In the data below, locate each line with the word "materials" and list it.

■ **Recorded data**
= = = =

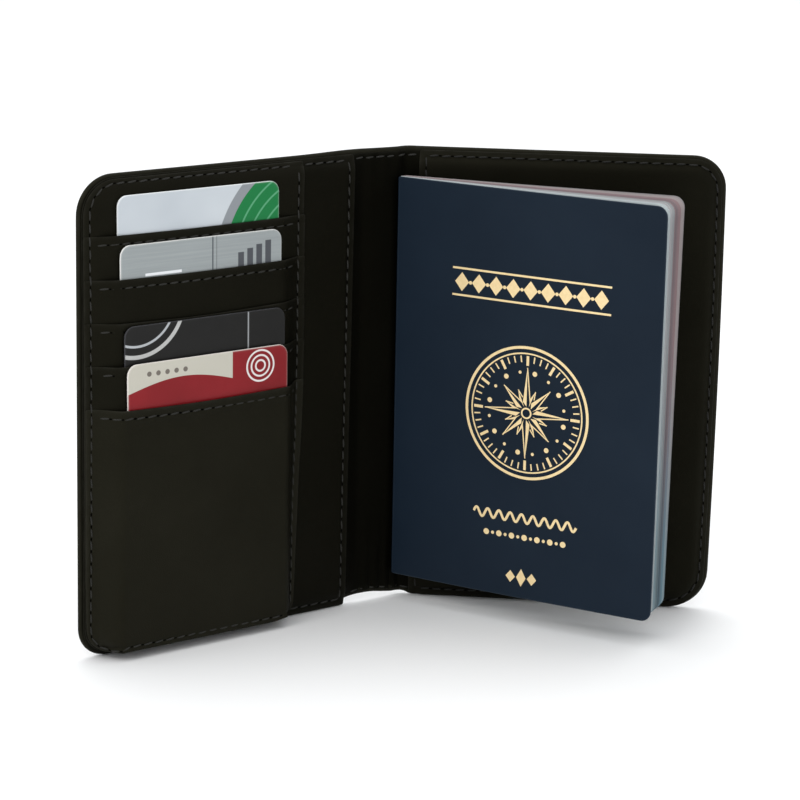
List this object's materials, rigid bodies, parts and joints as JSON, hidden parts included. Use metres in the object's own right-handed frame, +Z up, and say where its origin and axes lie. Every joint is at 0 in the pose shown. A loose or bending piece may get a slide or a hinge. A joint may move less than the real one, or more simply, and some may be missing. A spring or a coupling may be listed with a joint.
{
  "type": "passport holder",
  "caption": "Stitched leather folder with upright card pockets on the left panel and a passport held by its back cover in a full-height sleeve on the right, standing half open.",
  "frame": {"origin": "middle of the half-open folder's footprint, on the surface it stands on", "axes": "+X to the right across both panels as seen from the inside, +Y away from that viewer, towards the spine, +Z up along the fold lines"},
  "size_m": [0.1884, 0.0742, 0.142],
  "materials": {
    "cover_leather": "matt fine-grained black leather, turned edges",
    "pocket_leather": "matt fine-grained black leather",
    "lining": "thin matt black lining",
    "board": "plain grey-brown board",
    "thread": "charcoal polyester sewing thread",
    "passport_cloth": "navy coated book cloth with fine grain and plain gold foil ornament",
    "passport_paper": "off-white leaves with faint tinted edges",
    "card_white": "semi-gloss, pale grey with a green panel",
    "card_silver": "satin silver",
    "card_black": "semi-gloss charcoal",
    "card_red": "semi-gloss red with a cream corner"
  },
  "bodies": {
    "right_panel": {"outer_cover_right": "cover_leather", "stiffener_right": "board", "lining_right": "lining", "passport_sleeve": "pocket_leather", "perimeter_thread_right": "thread", "sleeve_thread_right": "thread"},
    "spine_panel": {"outer_cover_spine": "cover_leather", "lining_spine": "lining", "perimeter_thread_spine_top": "thread", "perimeter_thread_spine_bottom": "thread"},
    "left_panel": {"outer_cover_left": "cover_leather", "stiffener_left": "board", "lining_left": "lining", "slip_sleeve_left": "pocket_leather", "card_backing": "pocket_leather", "card_pocket_1": "pocket_leather", "card_pocket_2": "pocket_leather", "card_pocket_3": "pocket_leather", "card_pocket_4": "pocket_leather", "card_pocket_5": "pocket_leather", "perimeter_thread_left": "thread", "pocket_seam_thread": "thread", "sleeve_thread_left": "thread", "slip_sleeve_thread_top": "thread", "slip_sleeve_thread_bottom": "thread", "pocket_hem_thread_1": "thread", "pocket_hem_thread_2": "thread", "pocket_hem_thread_3": "thread", "pocket_hem_thread_4": "thread", "pocket_hem_thread_5": "thread"},
    "card_1": {"card_1": "card_white"},
    "card_2": {"card_2": "card_silver"},
    "card_3": {"card_3": "card_black"},
    "card_4": {"card_4": "card_red"},
    "passport_back": {"passport_back_cover": "passport_cloth", "passport_spine": "passport_cloth"},
    "leaves_1": {"passport_leaves_1": "passport_paper"},
    "leaves_2": {"passport_leaves_2": "passport_paper"},
    "leaves_3": {"passport_leaves_3": "passport_paper"},
    "leaves_4": {"passport_leaves_4": "passport_paper"},
    "passport_front": {"passport_front_cover": "passport_cloth"}
  },
  "joints": [
    {"name": "fold_right", "type": "hinge", "parent": "right_panel", "child": "spine_panel", "pos_m": [-0.00063, 0.03659, 0.071], "axis": [0, 0, -1], "range_deg": [-51.8, 38.2], "deforming": ["passport_spine"]},
    {"name": "fold_left", "type": "hinge", "parent": "spine_panel", "child": "left_panel", "pos_m": [-0.01662, 0.02632, 0.071], "axis": [0, 0, -1], "range_deg": [-86.9, 3.1]},
    {"name": "passport_shift", "type": "slide", "parent": "right_panel", "child": "passport_back", "axis": [0.9954, -0.0958, 0], "range_m": [-0.0038, 0.0051]},
    {"name": "leaves_1_turn", "type": "hinge", "parent": "passport_back", "child": "leaves_1", "pos_m": [-0.00159, 0.03296, 0.071], "axis": [0, 0, -1], "range_deg": [-17.2, 1]},
    {"name": "leaves_2_turn", "type": "hinge", "parent": "passport_back", "child": "leaves_2", "pos_m": [-0.00234, 0.03243, 0.071], "axis": [0, 0, -1], "range_deg": [-19.6, 1]},
    {"name": "leaves_3_turn", "type": "hinge", "parent": "passport_back", "child": "leaves_3", "pos_m": [-0.00289, 0.03188, 0.071], "axis": [0, 0, -1], "range_deg": [-21.8, 1]},
    {"name": "leaves_4_turn", "type": "hinge", "parent": "passport_back", "child": "leaves_4", "pos_m": [-0.00305, 0.0313, 0.071], "axis": [0, 0, -1], "range_deg": [-23.8, 1]},
    {"name": "front_cover_turn", "type": "hinge", "parent": "leaves_4", "child": "passport_front", "pos_m": [-0.00348, 0.03099, 0.071], "axis": [0, 0, -1], "range_deg": [0, 100]},
    {"name": "card_1_pull", "type": "slide", "parent": "left_panel", "child": "card_1", "axis": [0, 0, 1], "range_m": [0, 0.07]},
    {"name": "card_2_pull", "type": "slide", "parent": "left_panel", "child": "card_2", "axis": [0, 0, 1], "range_m": [0, 0.07]},
    {"name": "card_3_pull", "type": "slide", "parent": "left_panel", "child": "card_3", "axis": [0, 0, 1], "range_m": [0, 0.07]},
    {"name": "card_4_pull", "type": "slide", "parent": "left_panel", "child": "card_4", "axis": [0, 0, 1], "range_m": [0, 0.07]}
  ],
  "couplings": [
    {"joint": "passport_shift", "follows": "fold_right", "m_per_rad": -0.0055305},
    {"joint": "leaves_1_turn", "follows": "fold_left", "ratio": 0.19563},
    {"joint": "leaves_2_turn", "follows": "fold_left", "ratio": 0.22324},
    {"joint": "leaves_3_turn", "follows": "fold_left", "ratio": 0.24856},
    {"joint": "leaves_4_turn", "follows": "fold_left", "ratio": 0.27158}
  ]
}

= = = =

■ **Response to the exercise**
List this object's materials, rigid bodies, parts and joints as JSON, hidden parts included. Use metres in the object's own right-handed frame, +Z up, and say where its origin and axes lie. Every joint is at 0 in the pose shown. A loose or bending piece may get a slide or a hinge. A joint may move less than the real one, or more simply, and some may be missing. A spring or a coupling may be listed with a joint.
  "materials": {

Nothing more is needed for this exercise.